Sabine Mengue est une grande dame de la littérature, qui possède une formation plurielle, elle vient de publier un roman ''ET LES FEMMES SE SONT TUES'', c'est un roman revisite un pan de l'histoire du Cameroun post-indépendant. Camer.be l'a rencontrée pour un bref entretien. Nous vous prions de lire ici l'essentiel de cette entrevue.
Bonjour Sabine MENGUE, nous sommes heureux de vous rencontrer, la première chose que nous prendrions plaisir à vous demander pour nos lecteurs est de vous présenter.
Je suis franco-camerounaise et je vis actuellement en France. Je suis passionnée du livre depuis mon enfance. Mes premières publications publiques sont le roman historique « Et les femmes se sont tues » et le recueil de textes poétiques « Posie Berry », tous deux sortis en 2023.
Nos lecteurs aimeraient également connaître votre cursus scolaire et professionnel.
Après mes études primaires et secondaires au Cameroun, j'ai fait Théologie/philosophie et Management de projets de développement internationaux en Suisse et en France. J'ai longtemps travaillé dans le monde humanitaire et je continue dans le social jusqu'à ce jour.
Vous avez fait des études de Théologie pour vous retrouver dans le management de projets, est-ce que les deux disciplines sont liées ?
Les deux disciplines en elles-mêmes ne sont pas liées, mais les métiers qui y sont liés ont un fil conducteur : la passion pour la solidarité et la dignité de l'humain.
Vous venez de publier un premier roman « Et les femmes se sont tues.» De quelle femme s'agit-il, la femme rurale ou la femme toujours entre deux avions ?
Il s'agit de chaque femme, quelle qu'elle soit, où qu'elle soit, en tant que mère, éducatrice, gardienne de la dignité humaine.
Pourquoi les femmes se taisent-elles ?
C'est une question qu'il faut poser aux femmes elles-mêmes. Avant les indépendances et un peu après, les femmes ont joué un rôle important dans la quête des libertés, que ce soit au Soudan, en Afrique du Sud, dans l'ex-Zaïre, au Cameroun, etc. Mais dans cette période dite démocratique, la parole des femmes, face aux souffrances des populations en Afrique, se fait rare. Certes, elles sont très dynamiques dans la sphère économique, où elles ont toujours été actives par ailleurs, mais dans l'engagement citoyen et l'éducation, on peut interroger leur silence.
Puisque nous parlons de femme. Je serai tenté de vous poser cette question : est-ce que la femme africaine a-t-elle reçu tout le bénéfice qu'elle était en situation de tirer de la décolonisation ?
De mon point de vue, la femme africaine a plutôt perdu le bénéfice de la période précoloniale, sauf si l'on veut croire le narratif que d'autres nous ont imposé, qui voudrait que la femme n'ait jamais eu de valeur dans l'Afrique traditionnelle.
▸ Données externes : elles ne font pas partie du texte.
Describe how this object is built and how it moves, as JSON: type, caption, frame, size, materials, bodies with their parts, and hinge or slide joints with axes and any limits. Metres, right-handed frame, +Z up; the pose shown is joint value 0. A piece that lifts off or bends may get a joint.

Mais du peu de connaissances que j'ai de notre histoire, c'est l'inverse. La chosification de la femme dans le monde actuel me semble bien loin du respect que nos anciens portaient à la transmettrice de la vie, à la gardienne des valeurs, à la combattante stratège, à la conseillère. Oui, Conseillère, car lorsque les hommes disaient : « la nuit porte conseil », l'on savait que cette nuit avait un nom : la femme.
Si vous étudiez la plupart des noms que portent nos clans et lignées, ce sont des noms de femmes. La plupart de nos sociétés étaient matrilinéaires et parfois matriarcales. Cet ordre a été bouleversé par les religions importées et le système colonial. La société actuelle pourrait s'inspirer de cette structure sociétale traditionnelle, non pas pour la copier à l'identique, mais pour traduire, transformer et sublimer la place de la femme dans l'Afrique d'aujourd'hui. C'est dire que nous avons des défis à relever : déconstruire l'image que les femmes africaines ont d'elles-mêmes intégré depuis des décennies, se questionner sur notre identité authentique et nous saurons quelle place occuper, sans attendre que quelqu'un nous l'octroie.
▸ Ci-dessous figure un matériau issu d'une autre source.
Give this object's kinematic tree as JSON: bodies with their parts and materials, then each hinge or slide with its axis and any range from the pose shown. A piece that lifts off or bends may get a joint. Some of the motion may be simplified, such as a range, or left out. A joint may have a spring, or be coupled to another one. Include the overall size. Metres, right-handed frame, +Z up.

Le seul exercice des droits de la femme ne se limite pas à ce qu'elle peut porter, à son plaisir sexuel ou à aller sur les bancs de l'école. Encore faut-il qu'elle s'implique à repenser cette école et l'éducation, l'avenir qu'elle veut pour ses enfants. Nous le voyons bien, le système éducatif dont nous avons hérité de la colonisation n'est pas adapté et viable pour une Afrique qui se veut debout et forte. Les ressources traditionnelles pourraient nous surprendre par leur ingéniosité à réinventer de nouveaux paradigmes.
Vous avez préféré écrire un roman, pourquoi pas une nouvelle ou un essai ?
La seule question que je me suis posée au moment d'écrire ce livre était : est-ce que j'ai la patience de commettre un énième livre d'histoire qu'une infime partie de la population lira en Afrique ? Alors le roman s'est imposé, parce que je voulais raconter une histoire, une histoire de famille avec ses émotions, ses turpitudes, ses joies, ses espoirs, une histoire d'amour, une histoire d'engagement citoyen, de ces milliers d'individus qui peuplent notre passé historique, qui ont consenti à des sacrifices, mais dont nous ignorons parfois l'existence.
Je découvre dans votre roman une écriture fine. Est-ce qu'on peut dire qu'il existe une écriture féminine ?
Merci de qualifier mon écriture de fine. Je pense qu'un auteur écrit avec ce qui constitue son identité, son caractère, son histoire. L'empreinte du caractère féminin se reflète forcément dans ce que l'on produit, pour autant, vous avez également des femmes qui ont un caractère masculin plus marqué et on le ressentira dans leur écriture. Je m'imagine même que cela puisse arriver qu'on soit plus « masculin » ou « féminin » selon le genre ou le sujet d'écriture.
Quelle place occupe l'écriture dans votre vie ?
Avec la lecture, l'écriture occupe une place considérable dans ma vie. J'écris tous les jours, même si ce n'est pas sur un bout de papier, un ordinateur, mon smartphone. Ça peut être dans mon esprit.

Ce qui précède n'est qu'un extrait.